Gelezen in The New York Review of Books van 23 november 2011:
Opnieuw geeft Oscar Garschagen in NRC Handelsblad inzage in het leven van de gemiddelde arbeidsmigrant in de grote steden aan de Chinese oostkust. De migranten van het platteland die daar in groten getale werken, schrijft hij, mogen hun kinderen er niet op school doen. Daardoor leven veel kinderen nog op het platteland bij hun grootouders en moeten daar naar school. Hun vader en moeder zien ze slechts een à twee keer per jaar. “Communistisch China is een standenmaatschappij, een gespleten samenleving, waarin het geboorteregistratiesysteem (hukou) dat in de jaren vijftig door Mao Zedong werd ingevoerd een van de voornaamste breuklijnen veroorzaakt.” Over dit hukou-systeem schreef afgelopen zomer ook The Economist al uitgebreid, door mij opgetekend in mijn blog over The Rat Tribe, (http://bit.ly/vKAmMN). Garschagen noteert acht miljoen rechteloze arbeidsmigranten in Peking, zeven miljoen in Shenzen en nog eens negen miljoen in Guangzhou. Daar komt bij dat het onderwijs in deze metropolen moderner, meer op het individu gericht is, dan op het platteland. De vier oudste en grootste economische zones hebben indertijd hun eigen schoolsystemen mogen ontwikkelen, die zij overigens zelf financieren. Terwijl het doorsnee onderwijs in China klassikaal is, gericht op feitenkennis en standaardexamens, is er in het onderwijs in deze metropolen meer ruimte voor Engelse taal, muziek, gymnastiek en kalligrafie. Iedere zaterdag protesteren de ouders voor het openbreken van het systeem. Tevergeefs. De autoriteiten vrezen een enorme toeloop naar de scholen, die zullen bezwijken onder de aantallen nieuwkomers. Inwoners van Peking, Guangzhou, Shenzen en Sjanghai noemen de migrantenkinderen ook wel ‘wild tuig’. De mensen die Garschagen spreekt denken dat het nog wel twintig jaar zal duren voordat het hukou-systeem wordt afgeschaft.

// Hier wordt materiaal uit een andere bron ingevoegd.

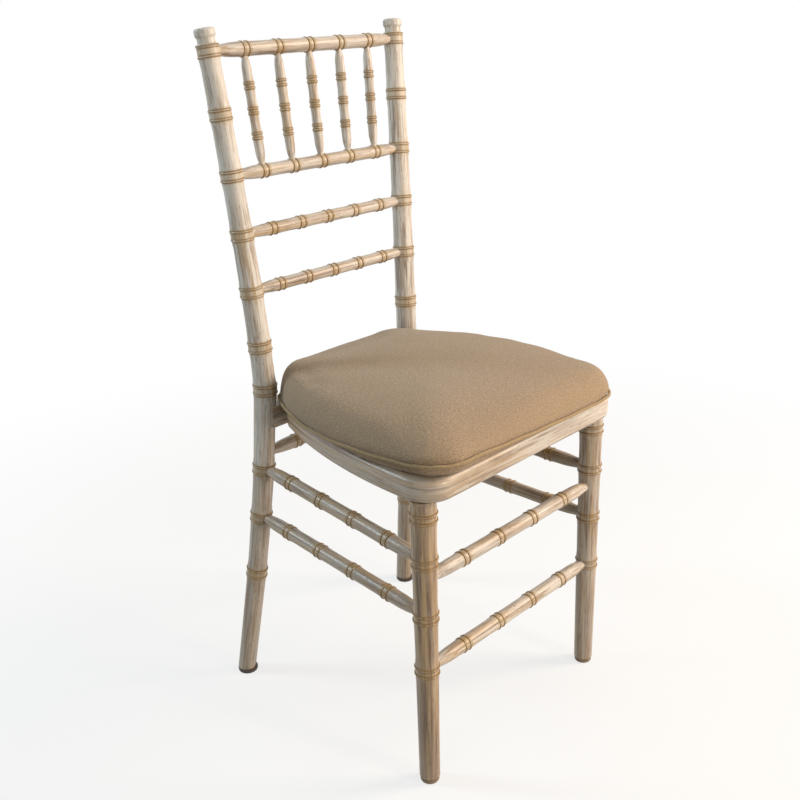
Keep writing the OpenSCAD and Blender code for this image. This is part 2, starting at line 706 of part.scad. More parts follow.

In The New York Review of Books van deze maand las ik een bespreking van het nieuwste boek van Ezra Vogel over Deng Xiaoping, waarin de auteur – de dissidente wetenschapper Fang Lizhi – het onderwijsstelsel dat Deng Xiaoping introduceerde uitgebreid hekelt. Weliswaar heropende Deng de universiteiten na de Culturele Revolutie onder Mao, dat wil niet zeggen dat hij pro-onderwijs was. Fang Lizhi noemt het hukou-systeem als bewijs voor zijn stelling. Veel kinderen zijn daardoor uitgesloten van onderwijs. Hij beschuldigt Vogel ervan hieraan geen aandacht te besteden. “Deng Xiaoping, the alleged ‘education reformer’, enforced this household registry system, and its consequences for education, to his dying day.” Overigens gaat het systeem niet terug op Mao, maar op de Japanse bezetter die de migratie naar de steden hoe dan ook wilde voorkomen, bang als ze was voor opstanden. De paradox is dat die opstanden nu dreigen juist vanwege het hukou-systeem. Het Chinese voorbeeld laat overigens mooi zien dat steden liefst hun eigen onderwijssysteem ontwikkelen en dat dat ook profijtelijk is. Natuurlijk is er veel te zeggen voor landelijke uniformiteit, maar het inspelen op de regionale economie daagt steden uit hun eigen koers te varen als het gaat om het opleiden van hun beroepsbevolking.